▶ [WHAT IS NEEDED]: Quote every line as given.

▶ [RAW DATA]:
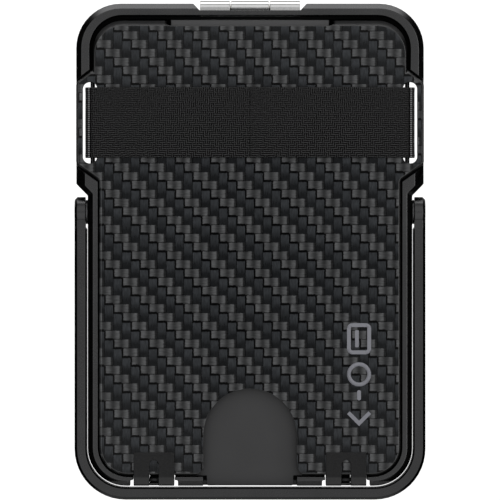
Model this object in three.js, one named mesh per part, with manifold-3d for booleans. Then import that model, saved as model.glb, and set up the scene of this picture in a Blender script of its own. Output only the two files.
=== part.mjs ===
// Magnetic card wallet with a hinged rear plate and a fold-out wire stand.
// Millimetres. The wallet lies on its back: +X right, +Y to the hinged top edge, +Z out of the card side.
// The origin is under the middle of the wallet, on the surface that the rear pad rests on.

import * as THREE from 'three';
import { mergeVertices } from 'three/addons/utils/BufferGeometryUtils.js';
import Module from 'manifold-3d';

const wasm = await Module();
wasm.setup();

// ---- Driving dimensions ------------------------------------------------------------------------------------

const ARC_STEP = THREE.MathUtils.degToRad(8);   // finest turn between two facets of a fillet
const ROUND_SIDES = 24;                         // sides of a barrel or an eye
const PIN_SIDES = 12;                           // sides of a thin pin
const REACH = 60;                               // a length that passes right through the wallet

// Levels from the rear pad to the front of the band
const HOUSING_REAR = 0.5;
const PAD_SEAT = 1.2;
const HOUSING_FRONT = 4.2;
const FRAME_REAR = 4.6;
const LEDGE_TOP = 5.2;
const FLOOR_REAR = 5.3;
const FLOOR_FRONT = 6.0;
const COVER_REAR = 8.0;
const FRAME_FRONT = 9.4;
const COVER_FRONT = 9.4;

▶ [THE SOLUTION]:
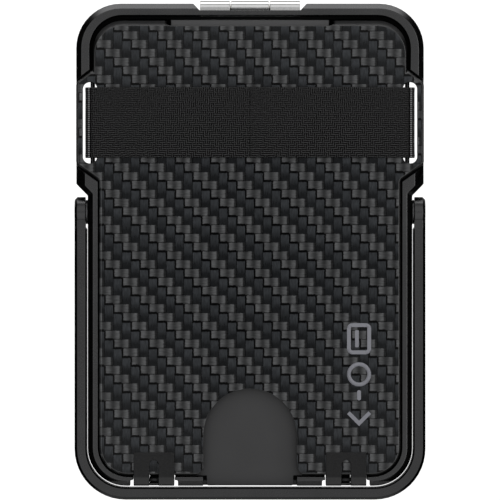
Model this object in three.js, one named mesh per part, with manifold-3d for booleans. Then import that model, saved as model.glb, and set up the scene of this picture in a Blender script of its own. Output only the two files.
=== part.mjs ===
// Magnetic card wallet with a hinged rear plate and a fold-out wire stand.
// Millimetres. The wallet lies on its back: +X right, +Y to the hinged top edge, +Z out of the card side.
// The origin is under the middle of the wallet, on the surface that the rear pad rests on.

import * as THREE from 'three';
import { mergeVertices } from 'three/addons/utils/BufferGeometryUtils.js';
import Module from 'manifold-3d';

const wasm = await Module();
wasm.setup();

// ---- Driving dimensions ------------------------------------------------------------------------------------

const ARC_STEP = THREE.MathUtils.degToRad(8);   // finest turn between two facets of a fillet
const ROUND_SIDES = 24;                         // sides of a barrel or an eye
const PIN_SIDES = 12;                           // sides of a thin pin
const REACH = 60;                               // a length that passes right through the wallet

// Levels from the rear pad to the front of the band
const HOUSING_REAR = 0.5;
const PAD_SEAT = 1.2;
const HOUSING_FRONT = 4.2;
const FRAME_REAR = 4.6;
const LEDGE_TOP = 5.2;
const FLOOR_REAR = 5.3;
const FLOOR_FRONT = 6.0;
const COVER_REAR = 8.0;
const FRAME_FRONT = 9.4;
const COVER_FRONT = 9.4;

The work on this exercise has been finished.